Scalable Volt-VAR Optimization using RLlib-IMPALA Framework: A Reinforcement Learning Approach
Alaa Selim, Yanzhu Ye, Junbo Zhao, Bo Yang
TL;DR
The paper tackles scalable Volt-VAR optimization (VVO) in distribution networks with high DER penetration by deploying RLlib-IMPALA on the RAY platform to enable distributed, fast training for high-dimensional control tasks. It introduces an optimal DER placement method for PV and battery resources on the IEEE 123-bus system, and an IMPALA-based centralized control framework that handles continuous and discrete DER actions with state $s_t=[V_1,\dots,V_N, D_1,\dots,D_M]^\top$ and reward $r(s_t,a_t)=-V_{\text{vio}}$, aided by off-policy corrections via $\rho_t$ and V-trace. The results show faster convergence and higher rewards compared with SAC and PPO, with substantial reductions in computation time, while highlighting practical limits related to core usage on single machines. The work has significant implications for real-time, scalable VVO in modern grids and paves the way for applying DRL to even larger networks and more complex DER deployments.
Abstract
In the rapidly evolving domain of electrical power systems, the Volt-VAR optimization (VVO) is increasingly critical, especially with the burgeoning integration of renewable energy sources.
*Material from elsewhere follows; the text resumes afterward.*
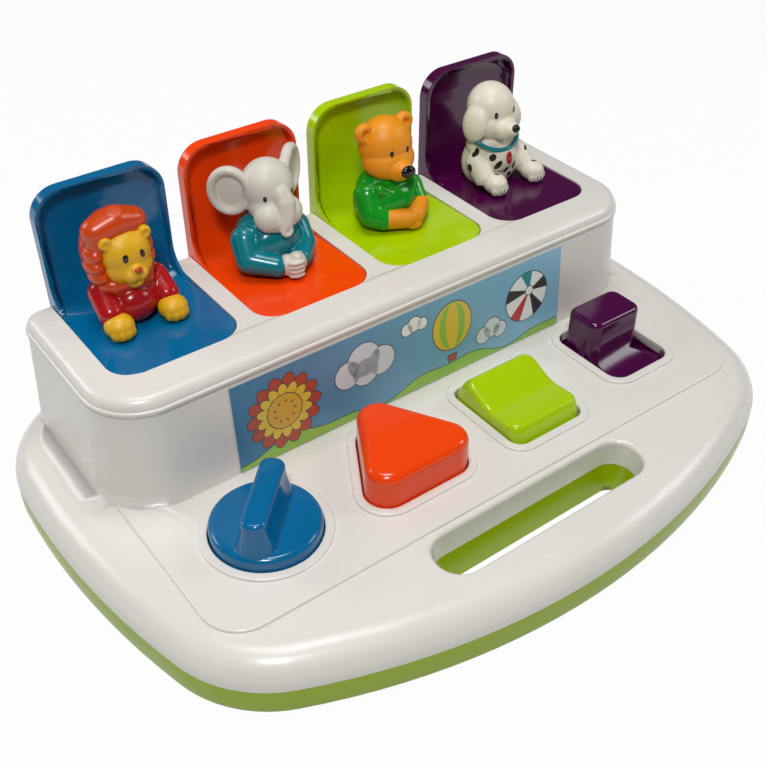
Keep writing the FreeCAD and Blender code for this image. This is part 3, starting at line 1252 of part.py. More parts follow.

Traditional approaches to learning-based VVO in expansive and dynamically changing power systems are often hindered by computational complexities. To address this challenge, our research presents a novel framework that harnesses the potential of Deep Reinforcement Learning (DRL), specifically utilizing the Importance Weighted Actor-Learner Architecture (IMPALA) algorithm, executed on the RAY platform. This framework, built upon RLlib-an industry-standard in Reinforcement Learning-ingeniously capitalizes on the distributed computing capabilities and advanced hyperparameter tuning offered by RAY. This design significantly expedites the exploration and exploitation phases in the VVO solution space. Our empirical results demonstrate that our approach not only surpasses existing DRL methods in achieving superior reward outcomes but also manifests a remarkable tenfold reduction in computational requirements. The integration of our DRL agent with the RAY platform facilitates the creation of RLlib-IMPALA, a novel framework that efficiently uses RAY's resources to improve system adaptability and control. RLlib-IMPALA leverages RAY's toolkit to enhance analytical capabilities and significantly speeds up training to become more than 10 times faster than other state-of-the-art DRL methods.